Rifkin could have added that capitalist apologists of the period proclaimed that “dislocations” caused by automation were temporary and that more new jobs would be created to replace those that would be lost. That never happened, as today’s horrendous unemployment and poverty rates among millions of workers, black and white, attest.

“Today,” Rifkin continued, “the same technological and economic forces are beginning to affect large numbers of white male workers with potentially ominous consequence for society at large....”

Rifkin added that new jobs “will be far too few to absorb the millions of workers displaced by new technologies....” It need not be that way, Rifkin suggested.
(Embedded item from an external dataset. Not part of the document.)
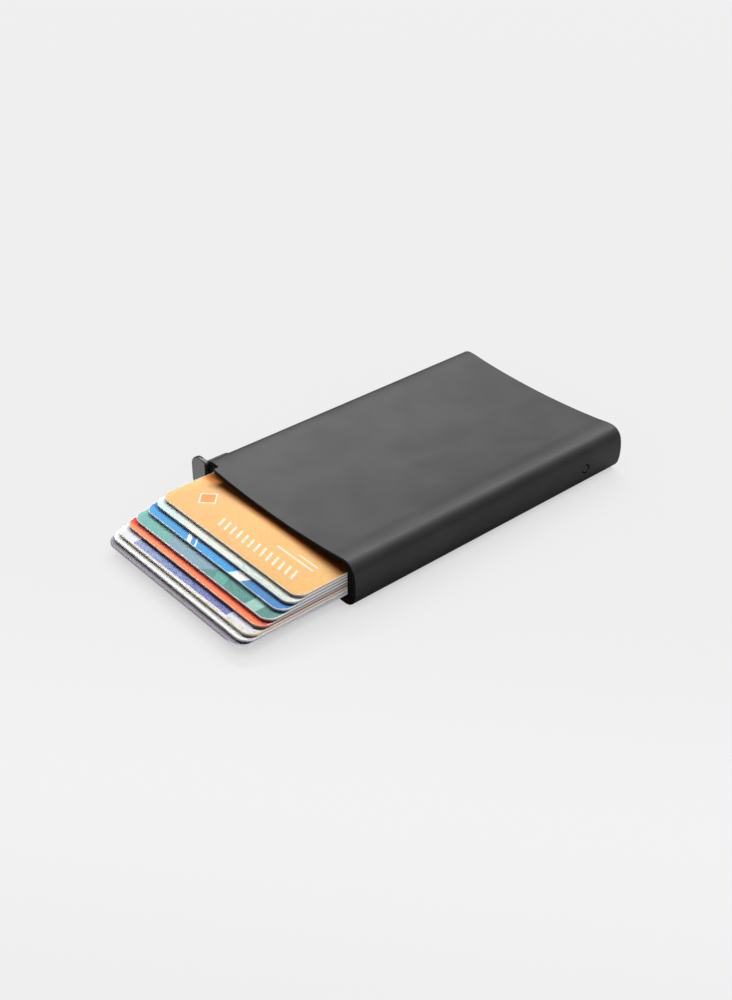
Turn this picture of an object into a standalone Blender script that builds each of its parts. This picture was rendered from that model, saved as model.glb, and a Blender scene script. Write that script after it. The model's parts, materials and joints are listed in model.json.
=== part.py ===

“If, however, the productivity gains of the Information Age are not shared but used primarily to enhance corporate profits, chances are that the growing gap between the haves and have-nots will lead to widespread social disintegration and increased crime and imprisonment on a scale previously unknown in America.”

Marx Was Right

Why on earth does Rifkin think capitalists are installing all this technology if not to “enhance corporate profits”? What does the experience of the 1950s–1960s and the fate of millions of African-American and (we insist) other workers prove? What are the “economic forces” that “are beginning to affect large numbers of white male workers” if not the economic laws that govern capitalist production?

Marx was right about workers sinking below the condition of their own class. Rifkin shows it with his numbers from the 1950s and 1960s. What might eventually prove him wrong and make Business Week happy is if the whole working class were reduced to the same abject level. Then there would be nothing for the worker to sink below.

Capitalism is an immoral system. It condemns millions to lives of poverty and despair just to enhance the worthless lives of a few. It is not the welfare mom or the jobless dad who bleed America. It is the capitalist vampire that is sucking the working class dry.